For India, the use case is especially clear. A planned 300mm fab with 50,000 wafer starts per month means the country is not only entering wafer fabrication; it is entering the process-consumables economy. Every month of operation will require qualified supply chains for films, coatings, slurries, gases, filters, carriers, cleanroom materials, and wafer-handling consumables. Wafer Edge Protection Films and Coatings may look like a small category, but they sit exactly in the layer where India will need local technical service, import reliability, material traceability, and process qualification support.

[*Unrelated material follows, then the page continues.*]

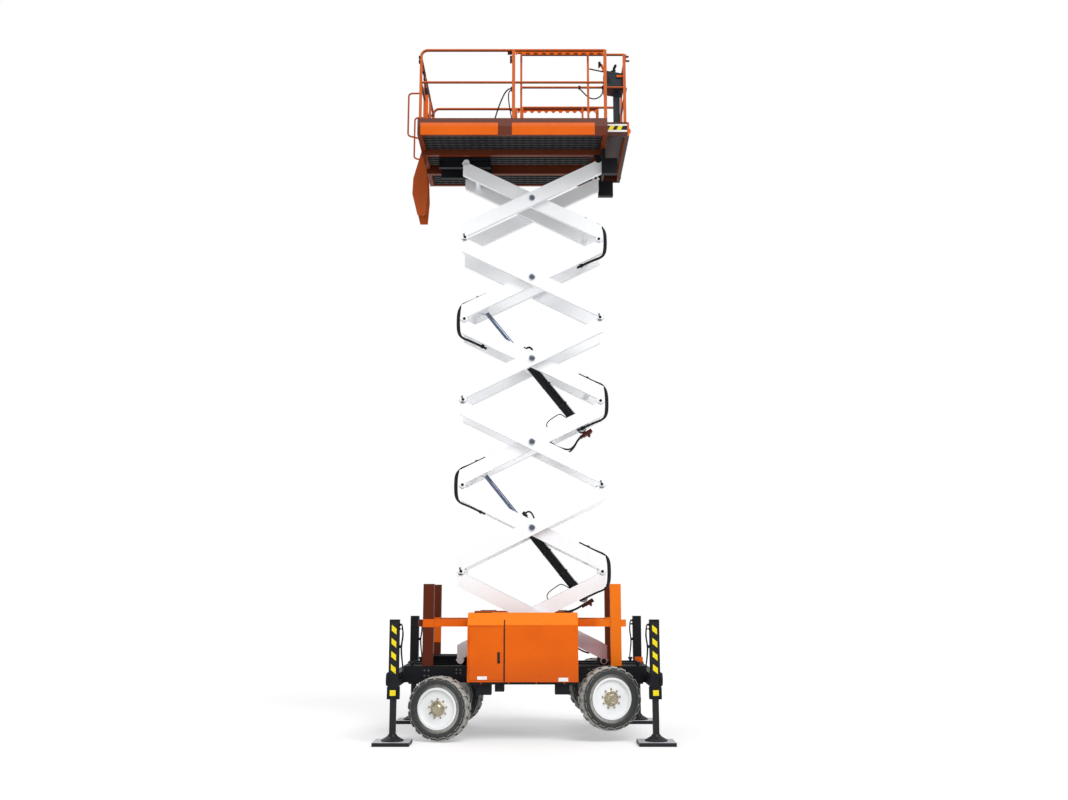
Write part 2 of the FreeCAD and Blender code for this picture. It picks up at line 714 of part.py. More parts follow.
def stack_head():
    """What carries the platform: pinned brackets, upper roller tracks, and switch boxes."""
    pieces = []
    z = TOP_PIN_Z
    half = BRACKET_LENGTH / 2
    x0, x1 = track_ends()
    for name, side in NEAR_FAR:
        lap_out = side * (OUTER_ARM_Y + LUG_GAP / 2)
        outer_face = side * (OUTER_ARM_Y + ARM_WIDTH / 2)
        pin_tip = side * (OUTER_ARM_Y - ARM_WIDTH / 2 - SIDE_PLAY)
        web = plate_xz([(BASE_PIN_X - LUG_RADIUS, z), (BASE_PIN_X + LUG_RADIUS, z),
                        (BASE_PIN_X + half - BRACKET_SET_BACK, z + PIVOT_BEAM_BOTTOM),
                        (BASE_PIN_X - half, z + PIVOT_BEAM_BOTTOM)], lap_out, outer_face)
        eye = across(BASE_PIN_X, z, LUG_RADIUS, lap_out, outer_face)
        pin = across(BASE_PIN_X, z, PIN_RADIUS, outer_face, pin_tip)
        above_beam = box(BASE_PIN_X - 2 * half, BASE_PIN_X + 2 * half, lap_out, outer_face,
                         z + PIVOT_BEAM_BOTTOM, z + DECK_TOP)
        pieces.append(join([web, eye, pin]).cut(above_beam))
        pieces.append(switch_box(side))
        hanger = box(x0, x1, side * TRACK_BACK_Y, side * TRACK_LIP_Y,
                     z + TRACK_HALF_HEIGHT, DECK_UNDER_Z - CROSS_BAR_DEPTH)
        pieces.append(join([roller_track(z, side), hanger]))
    return set_of(pieces)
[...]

On the device side, the market splits into five use-case stories. First, advanced logic needs edge stability because wafer value is high and process routes are long. Second, HBM and advanced memory need protection because thinning, stacking, and packaging intensity are rising. Third, SiC power devices need edge protection because substrates are expensive, brittle, and difficult to polish. Fourth, MEMS and sensors need protection because mechanical structures can be sensitive to particles and handling stress. Fifth, fan-out and wafer-level packaging need protection because the wafer or reconstituted wafer format can experience warpage, stress, and edge damage during redistribution-layer processing.